If Iran wants to see a friendly government established in Iraq, it hardly lacks for reasons. Unlike the United States, Iran was attacked by Iraq, back when Hussein's regime enjoyed American support as a bulwark against Ayatollah Ruhollah Khomeini's revolution. Hundreds of thousands of Iranians died during the Iran-Iraq war (1980-88). When Iraq used poison gas against Iranian troops, the United States uttered not a single protest.
Not surprisingly, Iran wants to ensure that no government in Iraq will threaten it again. That's why Iran made no secret of its joy over Hussein's downfall, but it also refuses to accept a potentially hostile American base in the Persian Gulf or to cede absolute control over Iraq's future to the United States.
Iran also sees itself as a protector of Shiite interests in the region — and is, with a mixture of gratitude and wariness, viewed as such by Shiites from the gulf to Lebanon to Pakistan. Iraq's Shiite majority, though Arab and nationalist, is linked to Iran's Shiites through both family and religious ties. It was in Tehran that many of the Iraqi Shiite parties in power today found sanctuary from Hussein's agents; many Iraqi clerics studied in Iran, and some — most notably Grand Ayatollah Ali Sistani — were born in Iran. Every Iraqi Shiite politician must pay his respects to Tehran, including secularists such as Washington's former darling, Ahmad Chalabi.

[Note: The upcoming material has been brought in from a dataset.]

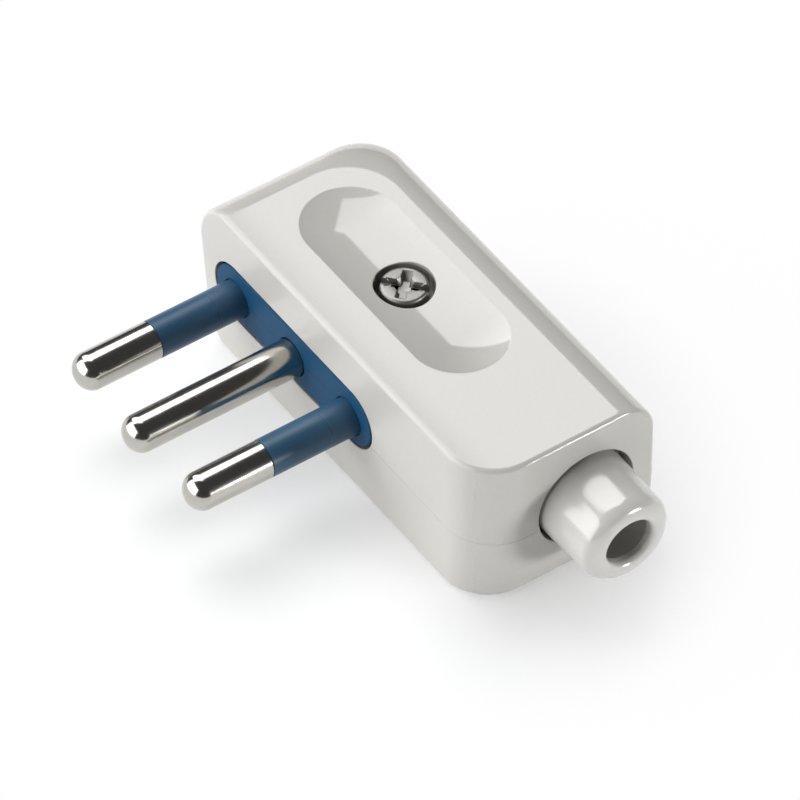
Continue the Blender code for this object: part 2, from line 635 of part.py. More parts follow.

The future Iraqi government, frankly, is likely to bear a stronger resemblance to the Islamic republic than to the liberal democracy the Bush administration publicly championed — or to the "Saddamism without Saddam" scenario that many advocates of the invasion privately preferred. That Iran has acted to bolster the power of its Shiite allies in Iraq — and to arm Shiite militias avenging Sunni attacks on their people and their shrines — may not be to Washington's liking, but "meddling" doesn't seem the right word for it.
In thinking about Iran's behavior, it's important to remember that the United States has made plain its determination to curb Iranian influence in the region — by force of arms, if necessary. From Iran's perspective, the U.S. is an implacable enemy that has rebuffed its diplomatic overtures. No state likes to see a hostile army stationed in its backyard.
If Iran's supreme leader, Ayatollah Ali Khamenei, has indulged Ahmadinejad's rhetorical extremism, it may be because he expected to be rewarded, rather than punished, for Iran's assistance to the United States in Afghanistan and Iraq.
As Gareth Porter recently reported in the American Prospect, Iran floated a proposal in May 2003, shortly after the fall of Baghdad, for a "grand bargain" with the United States. It offered to back the 2002 Arab Summit's proposal for a two-state solution in Israel-Palestine and to end its military support for armed Palestinian groups as well as Hezbollah in return for the restoration of diplomatic relations with the United States.
Prematurely intoxicated by its "mission accomplished," the Bush administration reportedly ignored Iran's proposal and has since given every indication that it prefers regime change in Tehran to the kind of dialogue recommended by the Iraq Study Group. To this end, the administration has flirted with the Iranian Mujahedin Khalq, also known as MEK, a bizarre Maoist guerrilla group/cult that opposes the Islamic government and frequently launched attacks on Iran from Iraq with Hussein's backing.
Given the Bush administration's belligerent position, the Iranian government might have concluded that, with Hussein dead and the Shiite parties in power, Tehran's interests are best served by the withdrawal of American troops on its border. Even if the Iraqis fail to drive out U.S. forces, a deepening quagmire usefully distracts attention from Tehran's nuclear program and reminds the United States that it needs Iran in order to exit with its honor intact.
Like any state, the Islamic republic seeks above all to preserve itself. But, again, is this "malign intent" or a sober calculation?
Iran has, in other words, a strong realist case for being involved in Iraq. If Iranian "designs" on Iraq are seen as malign, it is only by those who believe that U.S. "intentions" in Iraq (unlike other imperial powers, we have no designs) are benign.
In this fairy-tale version of history, American rationales for occupying Iraq may change as often as necessary (from the destruction of Hussein's nonexistent "stockpile of weapons of mass destruction" to the promotion of democracy to the prevention of a civil war detonated by our invasion), but they remain virtuous in intent, while those who resist our plans are always portrayed as sinister.
The liberal mainstream has come to view the Iraq war as the greatest foreign policy disaster since Vietnam, but its faith in American virtue — its belief in American exceptionalism — remains as unshaken as the Bush administration's.
In the narrow parameters of American politics, you can ask whether Bush is telling the truth about Iraniandesigned bombs, but you may not ask whether the United States would accept the presence of 130,000 Iranian troops on our border. Nor may you ask who exactly is "meddling" in Mesopotamia.